Hoje vi um artista de rua com seus malabares e roupas em preto e branco lembrando um Pierrot, sozinho no sinal vazio. Você vai me perguntar o que isso tem de novo, já que a solidão é um dos dramas do existir caro à matéria prima da arte desde os tempos imemoriais do Teatro das Origens. E o ponto principal é justamente o fato de não ser uma novidade.
Diante do presente em que vivemos na solidão das nossas incertezas no amanhã, o teatro, em suas variadas facetas, chega para nos fazer companhia na tela dos smartphones como um fôlego da brisa que antecede a luz do sol. E talvez estejamos diante da sua reinvenção para esses novos e irreversíveis tempos de pandemia.
Performances, leituras dramatizadas, contação de histórias, saraus de slam e poesia têm inundado nossos dias com a possibilidade de um respiro diante do presságio do abismo que se apresenta a cada notícia sobre vírus, política ou economia.
As inseguranças do artista, sintetizada no dilema do palhaço triste que faz rir com o coração em prantos, é afastada pela esperança de ser salvo pela arte. Afinal, a arte salva. A arte tem poder de salvar? A arte salva quem? E quem salva a arte?
Talvez ela salve alguns artistas que forem contemplados nas variadas exigências dos editais de urgência que estão sendo abertos. Mas estamos salvando os fazedores de arte? A cenografista, o contraregra e a figurinista? A sonoplasta e o iluminador estão sendo considerados como viventes da arte que também precisam sobreviver? A sobrevivência vem antes da escrevivência, já que pra escrevivenciar a vida, é necessário justamente estar vivo.
Vejo debates sobre o lugar de precariedade que os fazedores de arte se encontram desde antes da pandemia com um cenário em que um prefeito-bispo afirma que artista vive de sorriso.

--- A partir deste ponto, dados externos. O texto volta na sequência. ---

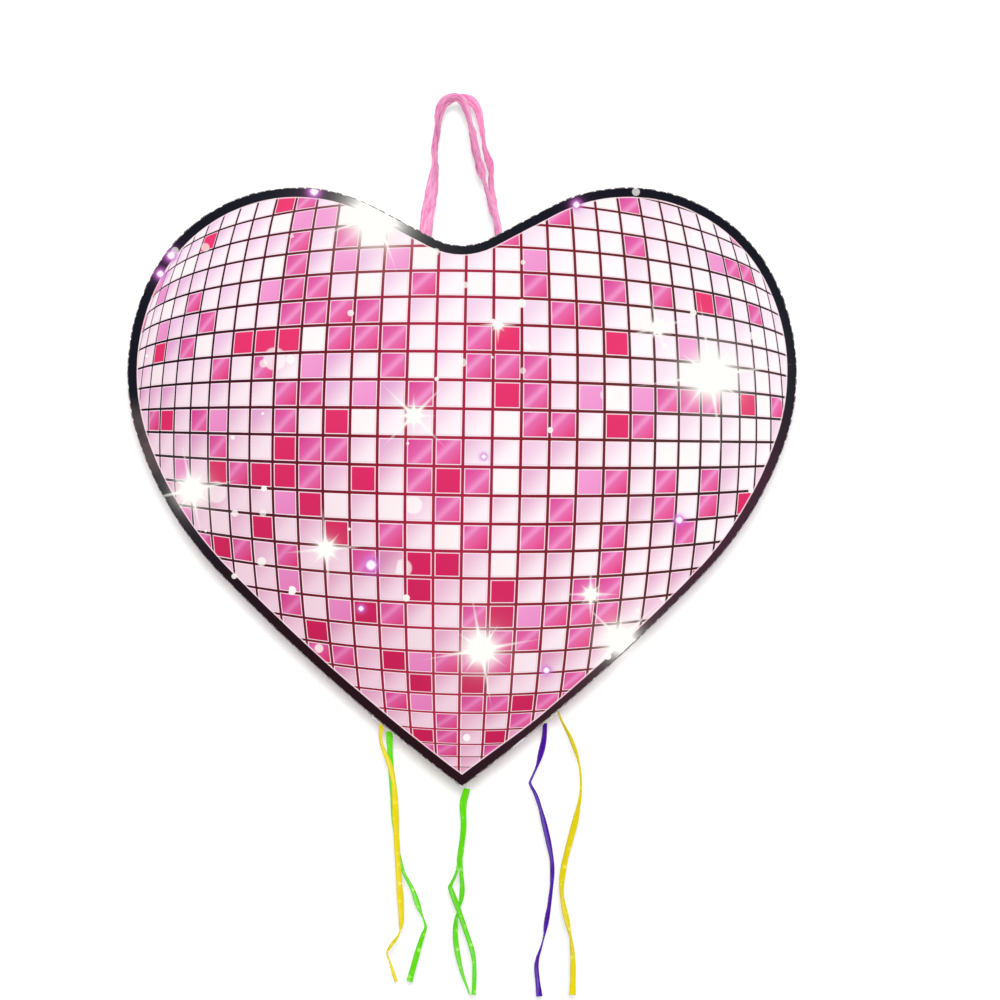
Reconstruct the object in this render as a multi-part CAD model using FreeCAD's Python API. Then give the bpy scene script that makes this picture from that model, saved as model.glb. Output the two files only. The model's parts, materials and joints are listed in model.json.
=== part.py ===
import FreeCAD, Part
import math
import os

from FreeCAD import Vector

# Pull-string pinata: a flat-faced heart box of corrugated card, hung on a doubled ribbon loop.
# Millimetres. +Z up, +X across the heart, the printed face looks along -Y.
# The origin is the hook point, under the crown of the hanging loop.

# ---- overall size -------------------------------------------------------------------------
notchZ = -87.4            # bottom of the notch between the lobes, below the hook
depth = 75.0              # front print to back print
cardThick = 3.0           # corrugated card of both panels
printThick = 0.4          # printed sheet glued on each panel
bandThick = 2.5           # card band that makes the side wall
wrapThick = 0.5           # crepe paper round the side wall

# ---- heart outline, right half, from the notch down to the tip ------------------------------
notchRadius = 36.7        # the notch is a hollow curve, its centre is above the card
notchSweep = 27.9
notchRise = 40.8          # straight climb from the notch to the lobe
lobeBends = [(98.0, 92.1), (127.0, 45.3), (214.0, 24.6)]    # radius and sweep in degrees
sideRadius = 1215.0       # the long, nearly straight lower side, it ends on the centre line

# ---- release door in the lower right wall ---------------------------------------------------
doorHingeX = 33.5         # where the door is creased
doorTipX = 0.6            # its free edge, beside the tip
doorGap = 0.5             # between the door and each panel
creaseGap = 0.3
ledgeThick = 2.5
ledgeReach = 6.0
ledgeSlack = 0.1          # between the closed door and its ledges
ledgeTopLap = 2.0         # the ledges start this far below the crease
ledgeTipLap = 6.0         # and stop this far before the door's free edge

# ---- fill hatch in the back panel -----------------------------------------------------------
hatchWidth = 90.0
hatchHeight = 70.0
hatchTopZ = -150.0
hatchGap = 0.6
hatchLedge = 1.5          # card strips inside, which the closed hatch rests on
hatchLedgeWidth = 14.0
hatchLedgeLap = 6.0
hatchLedgeDrop = 8.0      # the side ledges start this far below the hatch's crease
hatchSlack = 0.1          # between the closed hatch and its ledges

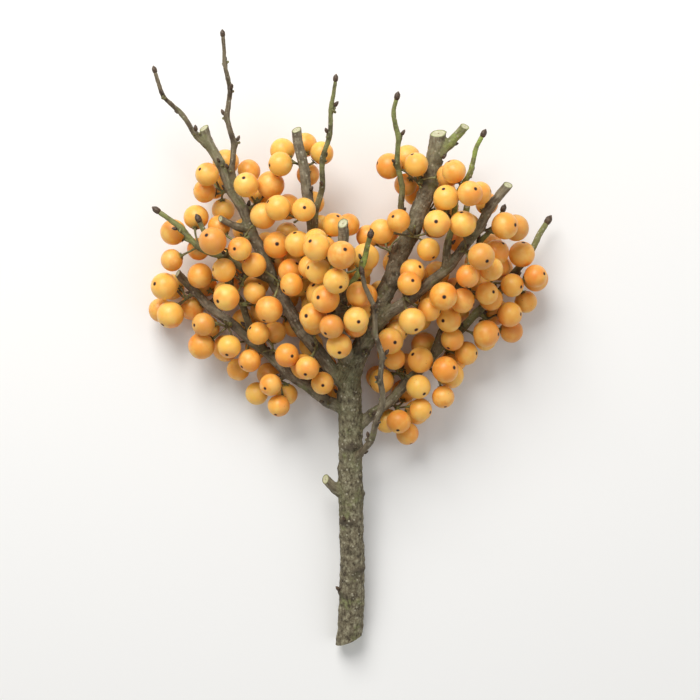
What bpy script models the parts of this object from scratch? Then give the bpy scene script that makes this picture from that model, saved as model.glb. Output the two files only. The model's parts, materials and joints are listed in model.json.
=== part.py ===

A arte, assim como o esporte, sempre foi caminho saudável para quem se perdia na nocividade da nossa sociedade, e agora, mais do que nunca, vem tendo papel essencial na nossa saúde mental para que não nos percamos nas horas difíceis dos nossos dias.
Mas como estão as horas difíceis dos dias do poeta, do artista circense, do malabarista cuspidor de fogo, do repentista, do diretor geral e do de movimento somados às milhares de pessoas que vivem do fazer artístico e que se veem inseguros diante da luta pela sua sobrevivência?
Estamos consumindo arte mais do que nunca, mas quem vive dela está empobrecendo e precisando de um olhar lúcido que encampa também a luta deles. Falar de ações dos órgãos competentes é o mínimo, solidarizar e lutar pressionando a ação deles é necessário. Consumir pagando pela arte nesse momento é vital. Saber que nenhuma humanidade pode ser negociada, é imprescindível.